Beginning with January 1, 2023, assessments, a commercial retail property with at least 100,000 square feet
that is occupied by the original owner or the tenant for whom it was built will be assessed under the cost
approach for the first 10 years of occupancy if the owner appeals the property’s assessment. Normal
depreciation and normal obsolescence under DLGF rules and guidelines will be applied.
Economic and functional obsolescence may be determined by application of aggregate market data and not
by comparison to any other individual parcels. Land will be assessed separately and may be assessed or
challenged based on market comparables. 
On appeal, the cost approach will be based on the standard construction cost for the county unless the
taxpayer provides their determination of actual construction cost within 45 days after the date of the
SB 145	2 assessment notice. If the taxpayer’s determination is timely provided, then the taxpayer must also provide
all information necessary to determine the actual construction cost at least 10 days before the PTABOA
hearing. If the actual costs are less than the standard cost then the actual cost will be the basis for the
assessment.
Separate Account: This provision will reduce current year revenues for local civil taxing units and school
corporations serving a large commercial retail properties with an assessment under appeal. Tax payments
attributable to the assessments under review will be deposited into a separate fund and held until there is a
final determination or final judgment. Money in the fund will be released to the units consistent with the final
determination or judgment. Future years’ revenue will increase as the money in the fund is released. 

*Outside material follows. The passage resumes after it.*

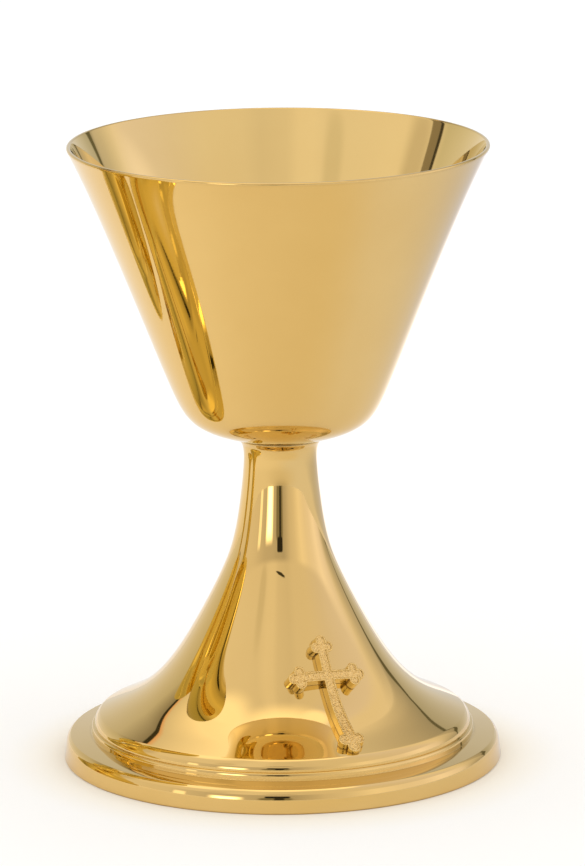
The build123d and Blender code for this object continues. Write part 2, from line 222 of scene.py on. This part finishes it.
stem = lathe("chalice_stem", [(skin, 0), (tight(edge), 0), (inner, 1), (top, 1)], "base", "stem_skirt")

# Foot: outer band, brow, ledge, bead, flange under the skirt and underside.
band, brow = arc(46.773, 2.560, 6.6, 7, 19, 16), arc(51.217, 4.090, 1.9, 19, 50, 12)
bead, crown = arc(44.77, 7.274, 2.2, 1.5, 20, 14), arc(46.511, 7.906, 0.35, 20, 76, 8)
corners = [((52.4, 0), 0), ((53.45, 0), 0.1), ((53.7, 0.3), 0.25)] + [(p, 0) for p in band + brow[1:]]
corners += [((52.151, 5.786), 0.35), ((47.0, 6.42), 0.08)] + [(p, 0) for p in bead + crown[1:]]
corners += [((46.2, 8.25), 0), ((45.6, 8.25), 0)]
foot_curve = rounded([c[0] for c in corners], [c[1] for c in corners], 10)
fine = [foot_curve[0]]
for a, b in zip(foot_curve[:-1], foot_curve[1:]):
    steps = max(1, int(np.hypot(*(b - a)) / 0.25))
    fine += [a + (b - a) * i / steps for i in range(1, steps + 1)]
foot_curve = tight(np.array(fine), 0.004)
foot_under = rounded(
    [(45.6, 8.25), (40.0, 8.25), (40.0, 7.05), (45.75, 7.05), (45.8, 5.25), (51.7, 4.55), (52.4, 0)],
    [0, 0.1, 0.1, 0.15, 0.2, 0.5, 0], 4,
)
foot = lathe("chalice_foot", [(foot_curve, 0), (tight(foot_under), 1)], "base", "foot_plinth")


# ----------------------------------------------------------------- materials
class Nodes:
    """Short helpers for building a node tree."""

    def __init__(self, tree):
        self.tree = tree
        tree.nodes.clear()

    def add(self, kind, **inputs):
        node = self.tree.nodes.new(kind)
        for key, value in inputs.items():
            if hasattr(node, key):
                setattr(node, key, value)
        return node

    def put(self, socket, value):
        if isinstance(value, bpy.types.NodeSocket):
            self.tree.links.new(value, socket)
        else:
            socket.default_value = value

    def math(self, op, *values, clamp=False):
        node = self.add("ShaderNodeMath", operation=op)
        node.use_clamp = clamp
        for k, value in enumerate(values):
            self.put(node.inputs[k], value)
        return node.outputs[0]

    def vector(self, op, a, b=None, scale=None):
        node = self.add("ShaderNodeVectorMath", operation=op)
        self.put(node.inputs[0], a)
        if b is not None:
            self.put(node.inputs[1], b)
        if scale is not None:
            self.put(node.inputs["Scale"], scale)
        return node.outputs["Value"] if op in ("DOT_PRODUCT", "LENGTH") else node.outputs["Vector"]

    def combine(self, x, y, z):
        node = self.add("ShaderNodeCombineXYZ")
        for socket, value in zip(node.inputs, (x, y, z)):
            self.put(socket, value)
        return node.outputs[0]

    def noise(self, vector, scale, detail=2.0, rough=0.5):
        node = self.add("ShaderNodeTexNoise")
        node.noise_dimensions = "3D"
        self.put(node.inputs["Vector"], vector)
        node.inputs["Scale"].default_value = scale
        node.inputs["Detail"].default_value = detail
        node.inputs["Roughness"].default_value = rough
        return node.outputs["Fac"]

    def map(self, value, a, b, c, d, smooth=False):
        node = self.add("ShaderNodeMapRange")
        if smooth:
            node.interpolation_type = "SMOOTHSTEP"
        self.put(node.inputs["Value"], value)
        for key, v in (("From Min", a), ("From Max", b), ("To Min", c), ("To Max", d)):
            self.put(node.inputs[key], v)
        return node.outputs["Result"]

    def mix(self, factor, a, b, mode="MIX"):
        node = self.add("ShaderNodeMix")
        node.data_type = "RGBA"
        node.blend_type = mode
        node.clamp_factor = True
        self.put(node.inputs["Factor"], factor)
        self.put(node.inputs["A"], a)
        self.put(node.inputs["B"], b)
        return node.outputs["Result"]

    def bump(self, height, strength, distance, normal=None):
        node = self.add("ShaderNodeBump")
        node.inputs["Strength"].default_value = strength
        node.inputs["Distance"].default_value = distance
        self.put(node.inputs["Height"], height)
        if normal is not None:
            self.put(node.inputs["Normal"], normal)
        return node.outputs["Normal"]

    def metal(self, colour, roughness, normal, metallic=1.0, again=None):
        node = self.add("ShaderNodeBsdfPrincipled")
        if again:
            # gold mirrored in gold reads yellower than the plate on its own
            seen = self.add("ShaderNodeLightPath").outputs["Is Glossy Ray"]
            colour = self.mix(seen, colour, self.mix(1.0, colour, rgb(*again), "MULTIPLY"))
        self.put(node.inputs["Base Color"], colour)
        self.put(node.inputs["Metallic"], metallic)
        self.put(node.inputs["Roughness"], roughness)
        if normal is not None:
            self.put(node.inputs["Normal"], normal)
        out = self.add("ShaderNodeOutputMaterial")
        self.tree.links.new(node.outputs[0], out.inputs["Surface"])
        return node


def rgb(r, g, b):
    return (r, g, b, 1.0)


def material(name):
    mat = bpy.data.materials.new(name)
    mat.use_nodes = True
    return mat, Nodes(mat.node_tree)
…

Under current law, if there is a refund due the taxpayer, then the refund reduces current year tax distributions
to the units. Under the bill, taxpayer refunds will come from the separate account before the remainder is
distributed to units. 
State Agencies Affected: Department of Local Government Finance.
Local Agencies Affected: Local assessors; Civil taxing units and school corporations. 
Information Sources: LSA’s property tax database.
Fiscal Analyst: Bob Sigalow,  317-232-9859.